### WHAT IS REQUIRED
Give the count of lines in the data that include "manifold", with no other words.

### INFORMATION SUPPLIED
********************
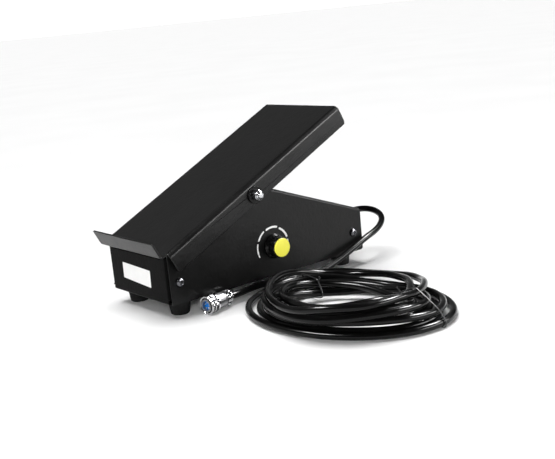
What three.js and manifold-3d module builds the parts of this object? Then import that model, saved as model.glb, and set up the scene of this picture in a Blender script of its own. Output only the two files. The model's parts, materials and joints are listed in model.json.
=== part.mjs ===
// Foot pedal that sets a welding current: folded steel base and treadle, toothed sector and pinion,
// current knob, and a signal cable in a tied coil that ends in a round five-pin connector.
// Millimetres, +X from the heel end to the cable end, +Z up. The near side, with the knob, is -Y.
import * as THREE from "three";
import { mergeVertices } from "three/addons/utils/BufferGeometryUtils.js";
import Module from "manifold-3d";

const wasm = await Module();
wasm.setup();

// ---------- Clearances ----------
const GAP = 0.3; // between pieces that touch
const HOLE_GAP = 0.35; // all round a pin or screw in its hole

// ---------- Base ----------
const BASE_LENGTH = 255;
const BASE_WIDTH = 114; // over the cover's side walls
const FRONT_HEIGHT = 47.4; // front plate, above the pan's underside
const REAR_HEIGHT = 46.4; // low end of the roof, above the pan's underside
const PAN_SHEET = 1.5;
const PAN_BEND = 2.5; // outer radius of the pan's bends
const PAN_TAB = 24; // reach of the side tabs of the front and rear plates
const PAN_RELIEF = 5; // height of the notch at each bottom corner
const PAN_FLANGE = 13; // reach of the front plate's top flange
const PAN_FLANGE_INSET = 7.2; // the flange's end from the pan's side
const COVER_SHEET = 1.5;
const COVER_BEND = 3; // outer radius between roof and side walls
const COVER_SETBACK = 2; // side wall's front edge, behind the front plate
const COVER_CORNER = 3; // radius of the side walls' bottom corners
const ROOF_SETBACK = 13; // roof's front edge, behind the pivot
const FOOT_HEIGHT = 15;
const FOOT_TOP_RADIUS = 11.4;
const FOOT_BOTTOM_RADIUS = 9.6;
const FOOT_INSET_X = 20; // foot centre from the pan's end
const FOOT_INSET_Y = 15.4; // foot centre from the pan's side
const FOOT_RECESS = 8; // depth of the recess for the screw
const SCREW_INSET_X = 13; // cover screws from the pan's end
const SCREW_HEIGHT = 21.5; // cover screws above the pan's underside
const SCREW_RADIUS = 2; // M4
const SCREW_HEAD_RADIUS = 4.3;
const SCREW_HEAD = 2.6;
const SCREW_LENGTH = 8;

// ---------- Treadle ----------
const PIVOT_X = 108.7;
const PIVOT_RISE = 90.5; // pivot above the pan's underside
const TREADLE_ANGLE = 26; // degrees at rest
const TREADLE_TRAVEL = 18; // degrees from rest to fully pressed
const TREADLE_ROOM = 4.5; // between the side walls and the flanges
const TREADLE_SHEET = 2;
const TREADLE_BEND = 5; // outer radius
const TREADLE_TOP = 13.5; // top face above the pivot, square to the treadle
const TOE_REACH = 140.5;
const HEEL_REACH = 117.4;
const FLANGE_DEPTH = 22.5;
const FLANGE_CORNER = 4;
const LIP_HEIGHT = 17.5;
const LIP_OVERHANG = 4.2; // lip's outer face beyond the heel's reach
const LIP_INSET = 4.5; // lip's end from the flange's outer face
const FLANGE_SETBACK = 3.5; // flanges' front edge, behind the heel's reach
const LIP_BEND = 3.5;
const LIP_CORNER = 1.5;
const APEX_RADIUS = 10.4; // cover's rounded top about the pivot

// ---------- Pivot hardware ----------
const AXLE_RADIUS = 3; // M6
const AXLE_STICKOUT = 1.2; // beyond each nut
const NUT_FLATS = 10;
const NUT_HEIGHT = 6;
const NUT_COLLAR = 1.8;
const NUT_COLLAR_RADIUS = 4.5;
const WASHER_RADIUS = 9;
const WASHER_THICKNESS = 1.6;
const BUSH_SLEEVE_RADIUS = 5.2;
const BUSH_SLEEVE = 5;
const BUSH_FLANGE_RADIUS = 8;

// ---------- Sector, pinion and main potentiometer ----------
const GEAR_MODULE = 1;
const SECTOR_TEETH_ROUND = 120; // of the whole circle it is cut from
const SECTOR_TEETH = 10;
const SECTOR_FIRST = -2; // first tooth, counted from the mesh point
const PINION_TEETH = 12;
const GEAR_BACKLASH = 0.45;
const GEAR_CENTRE_EXTRA = 0.25;
const MESH_DIRECTION = -120; // degrees from +X, from the pivot to the pinion
const SECTOR_THICKNESS = 3;
const SECTOR_Y = 4.5;
const SECTOR_INNER_RADIUS = 14;
const SECTOR_FLANGE_WIDTH = 12;
const SECTOR_FLANGE = [-58, -22]; // along the treadle's underside, from the pivot
const PINION_WIDTH = 6;
const POT_RADIUS = 12;
const POT_DEPTH = 12;
const POT_SHAFT_RADIUS = 3;
const POT_BUSHING_RADIUS = 4.5;
const POT_NUT_FLATS = 14;
const POT_NUT_HEIGHT = 2;
const POT_BRACKET_Y = 12;
const POT_BRACKET_SHEET = 2;
const POT_BRACKET_WIDTH = 30;
const POT_BRACKET_FOOT = 16;

// ---------- Return spring ----------
const SPRING_X = 36;
const SPRING_Y = -20;
const SPRING_LENGTH = 40; // between the two ears
const SPRING_RADIUS = 5; // to the wire's centre
const SPRING_WIRE = 1.2; // diameter
const SPRING_TURNS = 14;
const SPRING_TAIL = 3.2; // straight wire at each end, through its ear
const ANCHOR_HEIGHT = 9; // top of the lower ear above the pan's floor
const EAR_SHEET = 1.5;
const EAR_WIDTH = 14;

// ---------- Heel stops and micro switch ----------
const STOP_RADIUS = 4.5;
const STOP_X = 7.5;
const STOP_HALF_SPACING = 30;
const SWITCH_SIZE = [20, 6.4, 10.2];
const SWITCH_X = 15;
const SWITCH_Y = 8;
const SWITCH_BASE = 41.5; // bottom of the switch above the pan's floor
const SWITCH_PLATE = 1.5;
const SWITCH_PLATE_FOOT = 12;
const LEVER_REACH = 21;
const LEVER_SHEET = 0.8;
const LEVER_WIDTH = 4;
const LEVER_ROLLER = 2.4;
const LEVER_LIFT = 1.3; // lever's hinge above the switch

// ---------- Current knob ----------
const KNOB_X = 131;
const KNOB_RISE = 31.4; // above the pan's underside
const KNOB_SKIRT_RADIUS = 13;
const KNOB_SKIRT = 4.5;
const KNOB_BODY_RADIUS = 11.2;
const KNOB_HEIGHT = 12.4;
const KNOB_FLUTES = 20;
const KNOB_LIFT = 0.8; // gap between the wall and the skirt
const KNOB_CAP_RADIUS = 9.8;
const KNOB_CAP = 1.7;
const KNOB_POT_RADIUS = 8.2;
const KNOB_POT_DEPTH = 9;
const KNOB_NUT_FLATS = 12;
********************
### EXERCISE ANSWER
2